The Pawtuxet Valley Gleaner was a weekly based in Phenix, Rhode Island, a community now incorporated into the city of West Warwick, well to the west and south of Providence. Lovecraft describes it as a ‘country paper’ and states that it was ‘more than willing to print & feature anything from Whipple V. Phillips’ grandson’.39 In this letter he maintains that ‘During 1906, 1907, & 1908 I flooded the Pawtuxet Valley Gleaner with my prose articles’; but no issues subsequent to 28 December 1906 seem to survive. Evidence exists, however, that the paper did indeed continue at least through 1907, so it appears that we have lost a good many articles that Lovecraft published in it.

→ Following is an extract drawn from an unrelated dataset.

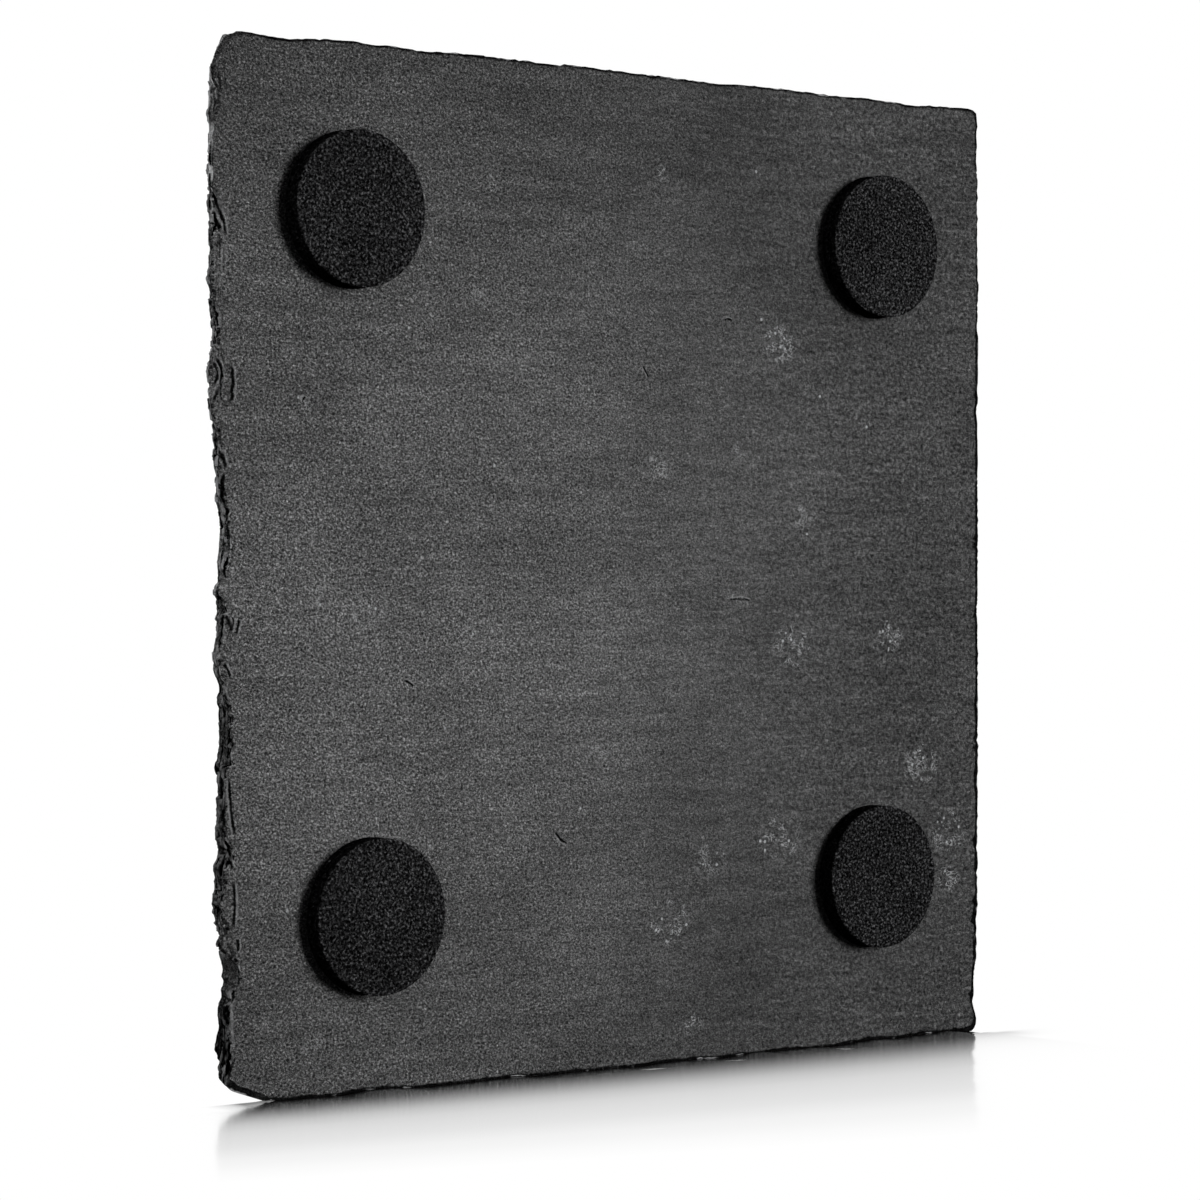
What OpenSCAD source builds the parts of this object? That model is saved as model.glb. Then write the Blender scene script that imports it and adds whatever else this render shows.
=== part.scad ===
// Slate drink coaster on four self-adhesive foam feet.
// It lies as it is used: +Z is up, and the origin is on the table under the middle of the tile.
// Slate splits along its beds, so the tile is a stack of thin beds, and the broken edge of each
// one stands a little in front of or behind the next.

/* [Slate tile] */
// Length of each side at the widest bed
tile_side = 100; // [80:1:120]
// Thickness of the tile from face to face
tile_t = 5; // [4:0.25:8]
// Width of the trimmed slope between the widest bed and the top face
trim_w = 3.3; // [1:0.1:4]
// Depth of the ragged break along the edge of each bed
break_depth = 0.5; // [0.1:0.05:0.8]
// Height of the short slope where one bed steps back from the next
step_t = 0.1; // [0.05:0.01:0.15]

/* [Feet] */
// Diameter of each foam foot
foot_d = 15; // [10:0.5:20]
// Thickness of the foam
foot_t = 2; // [1:0.25:4]
// Distance from the side of the tile to the middle of a foot
foot_inset = 16; // [14:0.5:22]
// Radius of the rim that meets the table
foot_rim_r = 0.3; // [0.1:0.05:0.4]
// How far the punched wall is drawn in halfway up the foam
foot_waist = 0.15; // [0.05:0.05:0.3]

/* [Adhesive] */
// Thickness of each double-sided adhesive disc
adhesive_t = 0.2; // [0.1:0.05:0.5]
// How far the adhesive stays back from the rim of its foot
adhesive_margin = 0.25; // [0:0.05:1]

/* [Hidden] */

tile_z = foot_t + adhesive_t;
half_side = tile_side / 2;

// Points along each side and round each corner of the outline
side_steps = 84;
corner_steps = 4;
station_count = 4 * (side_steps + corner_steps);

// Bottom of each bed, from the underside up, as shares of the thickness
bed_shares = [0, 0.07, 0.18, 0.38, 0.62, 0.9];
// How far each bed has stepped back across the trimmed slope
trim_shares = [0.05, 0, 0.16, 0.38, 0.64, 0.95];
// How much wider and narrower the slope gets round the rim, how often, and where it starts
sway_share = 0.25;
sway_count = 3;
sway_start_share = 0.13;
// How ragged the right, back, left and front sides are
rough_shares = [1, 0.45, 0.6, 0.5];
// What each nipped corner takes off the side before it and the side after it, as shares of a side:
// back right, back left, front left, front right
nip_shares = [[0.05, 0.022], [0.009, 0.011], [0.008, 0.007], [0.046, 0.022]];

// Blows of the trimming blade round the rim, and how much slope is left on the ridge between two
blow_count = 46;
ridge_share = 0.8;
// How far the blows are bunched, and in how many bunches
bunch_share = 0.35;
bunch_count = 5;
// Waves that make up the ragged break of a bed, and the share that each one has of it
wave_counts = [13, 31, 73];
wave_shares = [0.3, 0.4, 0.3];
// How far each wave moves along from one bed to the next, as shares of a turn
wave_shift_share = 0.37;
// Stretches of the rim that broke in clean slopes, and how clean the slope gets there
slope_count = 17;
slope_share = 0.85;

// Hollows in the outline, through every bed, as shares of a side:
// side (0 right, 1 back, 2 left, 3 front), middle, half width, depth
hollow_shares = [
    [0, -0.22, 0.34, 0.0125], [0, 0.05, 0.1, 0.006], [0, -0.155, 0.05, 0.008],
    [0, -0.385, 0.022, 0.012], [0, -0.44, 0.08, 0.013], [0, 0.125, 0.02, 0.004],
    [0, 0.22, 0.03, 0.004], [2, 0.42, 0.08, 0.0025], [2, 0.46, 0.03, 0.005],
    [2, -0.2, 0.09, 0.002], [1, -0.43, 0.06, 0.004], [1, 0.1, 0.05, 0.0015],
    [3, -0.43, 0.16, 0.003], [3, 0.31, 0.03, 0.002], [3, -0.34, 0.012, 0.003]
];
// Flakes off the underside's thin bed, in the same form
under_flake_shares = [
    [0, 0.33, 0.026, 0.015], [0, 0.175, 0.028, 0.026], [0, 0.1, 0.025, 0.009],
    [0, -0.055, 0.02, 0.012], [0, -0.2, 0.1, 0.003], [0, -0.27, 0.04, 0.005],
    [0, -0.355, 0.02, 0.01], [0, -0.44, 0.05, 0.003], [1, 0.24, 0.03, 0.009],
    [1, -0.32, 0.02, 0.006], [3, 0.36, 0.014, 0.007], [3, -0.22, 0.02, 0.005]
];
// Flakes off the top face's thin bed, in the same form
top_flake_shares = [
    [0, -0.3, 0.13, 0.05], [0, 0.36, 0.06, 0.025], [1, 0.28, 0.16, 0.085], [1, -0.2, 0.05, 0.02],
    [2, 0.05, 0.09, 0.035], [2, -0.36, 0.05, 0.016], [3, -0.1, 0.19, 0.06], [3, 0.34, 0.05, 0.02]
];

// Slip of each foot from its place, as shares of its diameter, for hand-placed feet
front_left_slip_shares = [0.02, 0.12];
front_right_slip_shares = [-0.14, 0.06];
back_left_slip_shares = [-0.01, 0.01];
back_right_slip_shares = [0.02, -0.01];

// Directions round the outline, seen from above: out of each side, and along it
function side_out(side) = [cos(90 * side), sin(90 * side)];
function side_along(side) = [-sin(90 * side), cos(90 * side)];
function nip_before(side) = tile_side * nip_shares[(side + 3) % 4][1];
function nip_after(side) = tile_side * nip_shares[side][0];

// Side of the outline that a station belongs to, and its number within that side and corner
function side_of(station) = floor(station / (side_steps + corner_steps));
function step_of(station) = station % (side_steps + corner_steps);

// Distance of a station from the middle of its side, along the side
function reach(station) =
    let (
        side = side_of(station),
        start = nip_before(side) - half_side,
        end = half_side - nip_after(side),
        share = min(step_of(station) / side_steps, 1)
    )
    start + (end - start) * share;

// Point of the full outline at a station: along a side, or round an elliptical nipped corner
function outline_point(station) =
    let (
        side = side_of(station),
        out = side_out(side),
        along = side_along(side),
        turn = 90 * max(step_of(station) - side_steps, 0) / corner_steps,
        nip_out = tile_side * nip_shares[side][1]
    )
    step_of(station) < side_steps
        ? half_side * out + reach(station) * along
        : (half_side - nip_out * (1 - cos(turn))) * out
            + (half_side - nip_after(side) * (1 - sin(turn))) * along;

// Place of a station on the way round, in sides: 0 at the front right corner, 1 at the back right
function place(station) =
    let (side = side_of(station))
    side + 1 / 2 + outline_point(station) * side_along(side) / tile_side;

// Depth that one list of hollows or flakes takes off at a station
function taken_off(shares, station) =
    let (cuts = [for (s = shares)
        let (
            apart = abs(place(station) - (s[0] + 1 / 2 + s[1])),
            gap = min(apart, 4 - apart)
        )
        tile_side * s[3] * max(0, 1 - pow(gap / s[2], 2))])
    cuts * [for (cut = cuts) 1];

// Bite of the trimming blade, from the ridge between two blows to the middle of a blow
function blow(turn) =
    let (bunched = blow_count * turn + bunch_share * sin(360 * bunch_count * turn))
    ridge_share + (1 - ridge_share) * sqrt(abs(sin(180 * bunched)));

// Ragged break of one bed, from 0 to 1, in whole waves so that it closes on itself
function ragged(turn, bed) =
    [for (w = [0 : len(wave_counts) - 1])
        (1 + sin(360 * (wave_counts[w] * turn + (w + 1) * wave_shift_share * bed))) / 2] * wave_shares;

// How far a bed's edge leans over towards the next bed, from 0 for a step to 1 for a clean slope
function lean(turn, bed) =
    slope_share * (1 + sin(360 * (slope_count * turn + wave_shift_share * bed))) / 2;

// How far the foot of a bed's edge stands inside the full outline at a station
function inset(station, bed) =
    let (turn = station / station_count)
    trim_w * trim_shares[bed] * blow(turn)
            * (1 + sway_share * sin(360 * sway_count * (turn - sway_start_share)))
        + break_depth * rough_shares[side_of(station)] * ragged(turn, bed)
        + taken_off(hollow_shares, station)
        + (bed == 0 ? taken_off(under_flake_shares, station) : 0)
        + (bed == len(bed_shares) - 1 ? taken_off(top_flake_shares, station) : 0);

// The same at the head of its edge, where it meets the next bed
function head_inset(station, bed) =
    let (
        here = inset(station, bed),
        above = inset(station, min(bed + 1, len(bed_shares) - 1))
    )
    here + (above - here) * lean(station / station_count, bed);

// Loop of points at one height, from how far each station stands inside the outline
function ring_at(insets, z) =
    [for (station = [0 : station_count - 1])
        let (p = outline_point(station) * (1 - insets[station] / half_side))
        [p[0], p[1], z]];

// Loops at the foot and the head of a bed's edge, with a short slope left to the next bed
function bed_rings(bed) =
    let (
        stations = [0 : station_count - 1],
        foot_z = bed == 0 ? 0 : tile_t * bed_shares[bed] + step_t / 2,
        head_z = bed == len(bed_shares) - 1 ? tile_t : tile_t * bed_shares[bed + 1] - step_t / 2
    )
    [
        ring_at([for (station = stations) inset(station, bed)], foot_z),
        ring_at([for (station = stations) head_inset(station, bed)], head_z)
    ];

module slate_tile() {
    rings = [for (bed = [0 : len(bed_shares) - 1]) each bed_rings(bed)];
    last_ring = len(rings) - 1;
    points = [for (ring = rings) each ring];
    walls = [
        for (ring = [0 : last_ring - 1], station = [0 : station_count - 1])
            let (
                next = (station + 1) % station_count,
                a = ring * station_count + station,
                b = ring * station_count + next,
                c = a + station_count,
                d = b + station_count
            )
            each [[a, c, d], [a, d, b]]
    ];
    underside = [for (station = [0 : station_count - 1]) station];
    top_face = [for (station = [station_count - 1 : -1 : 0]) last_ring * station_count + station];
    color([0.27, 0.28, 0.29])
        translate([0, 0, tile_z])
            polyhedron(points = points, faces = concat([underside, top_face], walls), convexity = 4);
}

// Middle of a foot, from its corner of the tile and its slip
function foot_place(corner, slip_shares) =
    (half_side - foot_inset) * corner + foot_d * slip_shares;

// Half section of a foot: a rounded lower rim and a wall drawn in by the punch
module foot_section() {
    radius = foot_d / 2;
    waist_r = (pow(foot_t / 2, 2) + pow(foot_waist, 2)) / (2 * foot_waist);
    difference() {
        union() {
            square([radius - foot_rim_r, foot_t]);
            translate([0, foot_rim_r])
                square([radius, foot_t - foot_rim_r]);
            translate([radius - foot_rim_r, foot_rim_r])
                circle(r = foot_rim_r, $fn = 32);
        }
        translate([radius + waist_r - foot_waist, foot_t / 2])
            circle(r = waist_r, $fn = 96);
    }
}

module foot(corner, slip_shares) {
    color([0.07, 0.07, 0.07])
        translate(foot_place(corner, slip_shares))
            rotate_extrude($fn = 96)
                foot_section();
}

module adhesive(corner, slip_shares) {
    color([0.16, 0.15, 0.13])
        translate([each foot_place(corner, slip_shares), foot_t])
            cylinder(h = adhesive_t, r = foot_d / 2 - adhesive_margin, $fn = 96);
}

slate_tile();
foot([-1, -1], front_left_slip_shares);  // front_left_foot
foot([1, -1], front_right_slip_shares);  // front_right_foot
foot([-1, 1], back_left_slip_shares);  // back_left_foot
foot([1, 1], back_right_slip_shares);  // back_right_foot
adhesive([-1, -1], front_left_slip_shares);  // front_left_adhesive
adhesive([1, -1], front_right_slip_shares);  // front_right_adhesive
adhesive([-1, 1], back_left_slip_shares);  // back_left_adhesive
adhesive([1, 1], back_right_slip_shares);  // back_right_adhesive
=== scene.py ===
import math

import bpy
import numpy as np
from mathutils import Matrix, Vector, noise
from mathutils.bvhtree import BVHTree
from mathutils.geometry import delaunay_2d_cdt


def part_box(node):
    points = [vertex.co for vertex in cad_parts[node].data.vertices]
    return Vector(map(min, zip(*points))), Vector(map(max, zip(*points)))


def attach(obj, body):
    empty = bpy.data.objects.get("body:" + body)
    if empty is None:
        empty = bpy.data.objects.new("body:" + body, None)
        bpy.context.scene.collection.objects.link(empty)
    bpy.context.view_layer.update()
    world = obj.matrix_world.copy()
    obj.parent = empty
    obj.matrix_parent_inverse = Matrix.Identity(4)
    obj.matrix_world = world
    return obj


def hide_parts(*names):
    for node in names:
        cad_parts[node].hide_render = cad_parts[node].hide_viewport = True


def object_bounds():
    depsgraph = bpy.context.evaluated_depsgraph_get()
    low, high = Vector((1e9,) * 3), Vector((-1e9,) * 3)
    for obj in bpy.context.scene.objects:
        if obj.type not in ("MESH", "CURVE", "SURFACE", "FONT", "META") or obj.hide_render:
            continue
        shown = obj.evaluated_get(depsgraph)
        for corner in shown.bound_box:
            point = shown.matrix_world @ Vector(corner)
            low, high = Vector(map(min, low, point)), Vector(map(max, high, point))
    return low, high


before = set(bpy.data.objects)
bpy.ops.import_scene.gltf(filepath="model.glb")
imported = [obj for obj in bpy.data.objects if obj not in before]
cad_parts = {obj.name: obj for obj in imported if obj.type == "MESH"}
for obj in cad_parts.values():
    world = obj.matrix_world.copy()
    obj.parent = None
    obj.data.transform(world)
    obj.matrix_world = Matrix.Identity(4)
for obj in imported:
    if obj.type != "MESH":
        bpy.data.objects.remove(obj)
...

The Gleaner articles—many of them based upon corresponding articles or serials in the Rhode Island Journal of Astronomy—do more than merely provide information on the astronomical phenomena for the month; they are among the first of several attempts by Lovecraft over the years to educate the public on the fundamentals of astronomy. In the present instance, Lovecraft has chosen provocative queries about Mars, the moon, and the solar system which he believes (probably rightly) the public will find stimulating.
The articles for the Providence Tribune tend to be less interesting only because they rather mechanically deal with the purportedly noteworthy celestial phenomena of each month, becoming somewhat repetitive in the process. They are distinguished, however, for the fact that they are among the few occasions when illustrations by Lovecraft were published: of the twenty articles, sixteen were accompanied by hand-drawn star charts.
My feeling is that a purchase Lovecraft made at this time with his own money—a rebuilt 1906 Remington typewriter—was connected with these published astronomy articles. The typewriter was not used for preparing his hectographed scientific journals (for they remain handwritten to the very end) nor even, apparently, the fiction he was writing (no typescripts from this period survive), so that the preparation of the astronomy columns—the only things he was submitting to a publisher at this time—would be the only logical purpose for securing a typewriter. It was the only typewriter Lovecraft would ever own in his life.